— Begin —

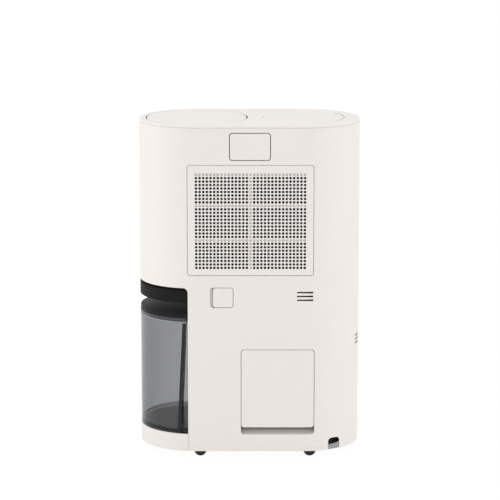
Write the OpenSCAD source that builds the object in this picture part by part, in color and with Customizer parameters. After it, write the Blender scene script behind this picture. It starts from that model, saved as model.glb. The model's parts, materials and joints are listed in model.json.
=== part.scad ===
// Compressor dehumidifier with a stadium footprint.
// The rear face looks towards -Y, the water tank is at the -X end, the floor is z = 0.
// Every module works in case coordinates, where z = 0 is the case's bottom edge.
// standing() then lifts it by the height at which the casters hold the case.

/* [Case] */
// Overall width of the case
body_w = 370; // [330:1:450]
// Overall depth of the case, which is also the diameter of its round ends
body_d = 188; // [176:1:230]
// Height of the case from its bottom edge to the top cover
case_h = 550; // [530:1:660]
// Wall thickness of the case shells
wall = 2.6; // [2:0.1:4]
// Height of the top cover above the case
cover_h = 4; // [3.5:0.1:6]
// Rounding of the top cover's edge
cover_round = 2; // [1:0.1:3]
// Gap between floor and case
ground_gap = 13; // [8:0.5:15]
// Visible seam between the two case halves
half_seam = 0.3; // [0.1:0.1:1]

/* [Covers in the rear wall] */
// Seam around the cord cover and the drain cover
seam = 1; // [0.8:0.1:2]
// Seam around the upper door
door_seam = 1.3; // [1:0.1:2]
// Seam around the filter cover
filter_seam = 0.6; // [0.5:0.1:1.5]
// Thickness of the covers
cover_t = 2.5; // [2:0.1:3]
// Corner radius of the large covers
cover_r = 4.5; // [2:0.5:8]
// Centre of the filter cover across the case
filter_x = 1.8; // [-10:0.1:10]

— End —

Word for word, quote the lines of the material from the first line through the line with "hold the case.", both ends included.

> Task output
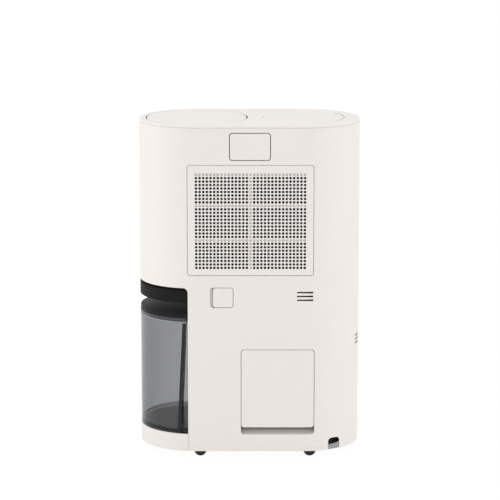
Write the OpenSCAD source that builds the object in this picture part by part, in color and with Customizer parameters. After it, write the Blender scene script behind this picture. It starts from that model, saved as model.glb. The model's parts, materials and joints are listed in model.json.
=== part.scad ===
// Compressor dehumidifier with a stadium footprint.
// The rear face looks towards -Y, the water tank is at the -X end, the floor is z = 0.
// Every module works in case coordinates, where z = 0 is the case's bottom edge.
// standing() then lifts it by the height at which the casters hold the case.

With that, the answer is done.